Далее Эренбург обобщил тезисы. Сформулировал итоговую оценку: «Может быть, он был одним из самых гуманных писателей, каких знала наша литература. Он всегда хотел защитить и оправдать человека».

После гражданской панихиды собравшихся отвезли в крематорий. Там – последние речи.

Вот тогда, если верить мемуарам Липкина, он и выступил. В присутствии литературного начальства «читал речь, как мне было велено, по записи. Среди прочего я сказал следующее: “Мы, читатели Гроссмана, уверены, что в ближайшее время будут изданы все его сочинения, как уже опубликованные, так и пока еще не опубликованные”. Когда я произнес эти слова, Тевекелян при всеобщем молчании покинул зал крематория».

В стенограмме «траурного митинга» нет сведений о выступлении Липкина. Не упомянул о том и Ямпольский. Кстати, он был давним знакомым Тевекеляна, вместе с ним приехал в крематорий. Нет оснований полагать, что не заметил бы инцидент.

Липкин рассказывал о себе. Ямпольский же описывал, что видел: «И вот, наконец, гроб Василия Семеновича Гроссмана на постаменте, как на трибуне.

Стояла тишина, вернее микротишина этих похорон, потому что в нескольких шагах уже суетились, пошумливали, подвывали следующие похороны.

И были речи, и медленное открывание зеленой шторки, и медленное и неумолимое опускание гроба под звуки Реквиема.

Это был последний миг его существования. Еще можно было увидеть, как мелькнули седые виски его, надбровья в жалкой бесполезной сердитости, окостеневшее, ссохшееся в незнакомой желтизне лицо и такие теперь маленькие, высохшие, рабочие натруженные руки его.

Через миг всего этого не станет.

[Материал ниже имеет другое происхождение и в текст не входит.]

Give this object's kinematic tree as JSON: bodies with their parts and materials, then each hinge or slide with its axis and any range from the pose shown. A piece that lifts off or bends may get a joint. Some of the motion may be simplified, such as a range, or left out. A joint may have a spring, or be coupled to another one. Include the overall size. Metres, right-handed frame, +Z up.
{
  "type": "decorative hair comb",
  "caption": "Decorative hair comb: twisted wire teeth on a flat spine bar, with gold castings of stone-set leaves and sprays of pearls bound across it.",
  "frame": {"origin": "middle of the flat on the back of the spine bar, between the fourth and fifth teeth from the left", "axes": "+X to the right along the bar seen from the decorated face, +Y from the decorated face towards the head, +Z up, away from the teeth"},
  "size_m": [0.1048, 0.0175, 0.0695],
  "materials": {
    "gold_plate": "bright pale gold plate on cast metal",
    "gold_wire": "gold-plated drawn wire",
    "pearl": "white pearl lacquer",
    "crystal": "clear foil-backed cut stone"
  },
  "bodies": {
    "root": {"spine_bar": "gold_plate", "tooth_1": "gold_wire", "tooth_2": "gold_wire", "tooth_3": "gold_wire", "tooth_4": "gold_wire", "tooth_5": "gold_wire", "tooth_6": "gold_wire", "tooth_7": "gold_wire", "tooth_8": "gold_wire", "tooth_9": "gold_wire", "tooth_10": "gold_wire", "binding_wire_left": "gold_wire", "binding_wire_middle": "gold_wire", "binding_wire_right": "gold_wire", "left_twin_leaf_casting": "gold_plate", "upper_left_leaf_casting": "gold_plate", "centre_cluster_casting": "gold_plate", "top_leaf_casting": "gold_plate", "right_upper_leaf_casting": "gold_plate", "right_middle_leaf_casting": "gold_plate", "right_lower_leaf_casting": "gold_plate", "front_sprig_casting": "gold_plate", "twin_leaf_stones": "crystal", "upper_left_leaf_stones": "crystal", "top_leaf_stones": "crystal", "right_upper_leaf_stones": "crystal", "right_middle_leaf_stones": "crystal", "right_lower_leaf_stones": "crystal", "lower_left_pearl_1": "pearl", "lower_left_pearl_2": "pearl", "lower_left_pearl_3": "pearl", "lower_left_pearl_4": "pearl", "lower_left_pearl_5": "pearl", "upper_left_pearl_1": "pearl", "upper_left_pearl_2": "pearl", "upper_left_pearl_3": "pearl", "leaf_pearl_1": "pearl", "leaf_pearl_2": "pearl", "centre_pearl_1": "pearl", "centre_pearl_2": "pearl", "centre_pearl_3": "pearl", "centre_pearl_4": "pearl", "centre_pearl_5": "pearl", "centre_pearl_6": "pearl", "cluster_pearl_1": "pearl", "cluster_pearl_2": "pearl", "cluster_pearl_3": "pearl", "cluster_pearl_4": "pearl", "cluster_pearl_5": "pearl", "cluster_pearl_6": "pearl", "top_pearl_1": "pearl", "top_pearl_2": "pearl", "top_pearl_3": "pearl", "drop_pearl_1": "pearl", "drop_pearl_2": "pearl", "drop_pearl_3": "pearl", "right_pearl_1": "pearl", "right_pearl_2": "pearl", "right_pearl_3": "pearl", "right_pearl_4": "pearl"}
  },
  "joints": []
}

Где-то там, в адской глубине, костяной лопаточкой соберут кучку пепла, да и кто знает, его ли пепла, или предыдущего, или последующего».

О дальнейшем рассказано в мемуарах Липкина. Он утверждал: «Родственники Гроссмана, Е.В. Заболоцкая и я хотели захоронить урну с пеплом на Ваганьковском кладбище, рядом с могилой отца Гроссмана».

Но тут, по словам Липкина, вмешалась вдова. Она «настаивала – и упорно – на Новодевичьем, самом престижном кладбище страны».

Трудно судить, настаивала ли. Но, если верить Липкину, требование вдовы не было исполнено, потому что «Союз писателей отказался ходатайствовать о Новодевичьем: не положено».